Adopting the right mindset is the first step because it drives the entire framework, from setting the agenda to identifying the end result. Furthermore, the mindset should be curious rather than intense to drive a developmental agenda. Although it is frequently the coach’s intention to do a good job and push for results, it can feel threatening to the coachee who must sit back and become a part of the coach’s plan, rather than be at the center of the agenda.
Coaching is a collaborative discovery process and the opportunity to identify solutions should be deferred to the coachee, with the coach offering guidance and commentary where appropriate. The coach should take an interest, not a position, and use communication skills to draw out the best ideas.

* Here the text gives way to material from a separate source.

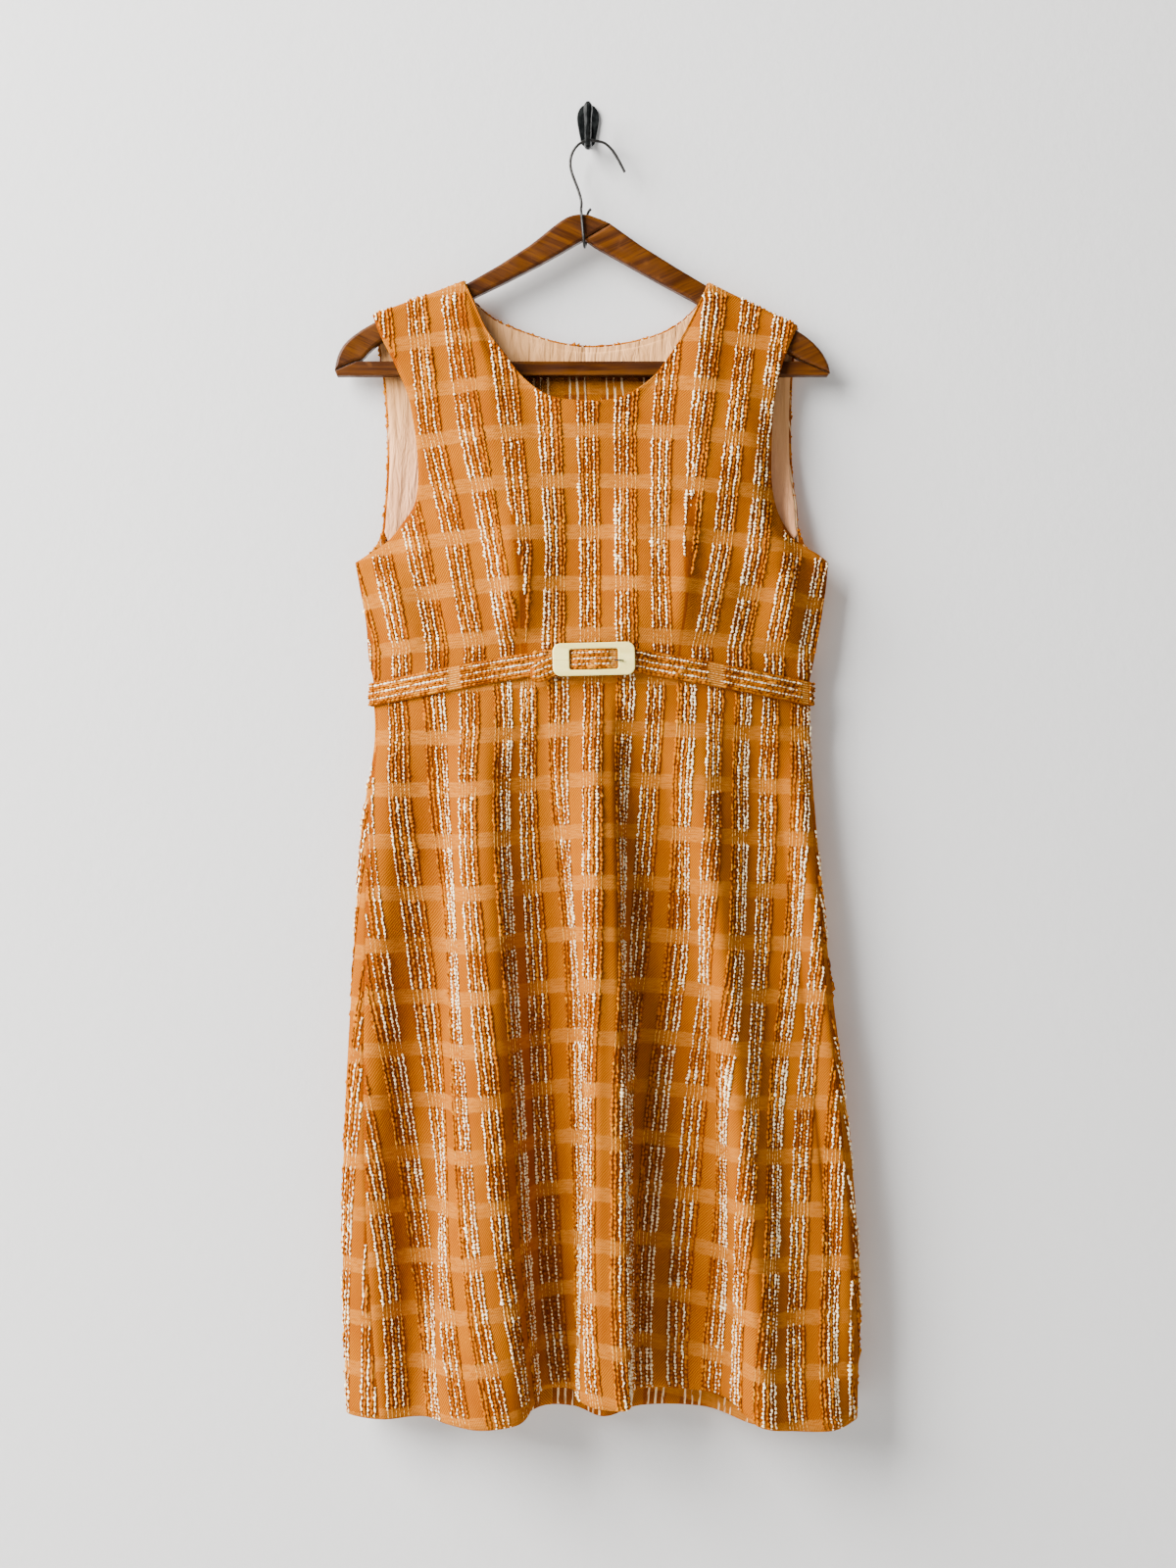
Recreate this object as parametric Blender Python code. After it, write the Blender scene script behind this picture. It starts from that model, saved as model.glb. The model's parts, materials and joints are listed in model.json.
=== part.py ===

A coachee can relax and recognize the reality that, as they say in the south when you’re inside the jar, you can’t read the label.
The Coaching Skill Set
Frequently, coaches believe their role is to serve as an inspiration. When the coachee struggles with an issue, it’s tempting to jump into the conversation with personal anecdotes. But coaching great employees isn’t about presenting a list of options to the coachee; it’s about drawing out possible solutions and adding ideas where needed. An open-ended question such as “What are some ideas that may help you better navigate ‘x’”? is more productive than providing options; moreover, asking, rather than telling, helps the coachee feel ownership over the idea.
Both parties should understand that coaching is a process, not an event. Improved performance outcomes require regularly scheduled coaching meetings. Most importantly, both the coach and the coachee should be accountable for the next steps. When the coach offers to locate a resource, there must be follow-through. When the coachee agrees to improve a skill (preparation, listening skills), the coach should specifically seek to observe improvements in those areas.
Since coaches don’t need to be subject matters experts on every skill, there should never be a shortage of people willing to step up and participate in the established coaching process. Draw from an internal coaching pool, reliable external coaches, or set up a mentoring program to make all of your employees coach and develop the learning culture.
Conclusion
I’ve presented my ideas on how to coach any employee and I hope they’ll help your organization achieve its business goals. Hire the best candidates, but remember there are no perfect candidates. Perfection is a quest, not a status. By providing regular access to coaching, you’ll retain, engage, and develop your most important investment: Talent.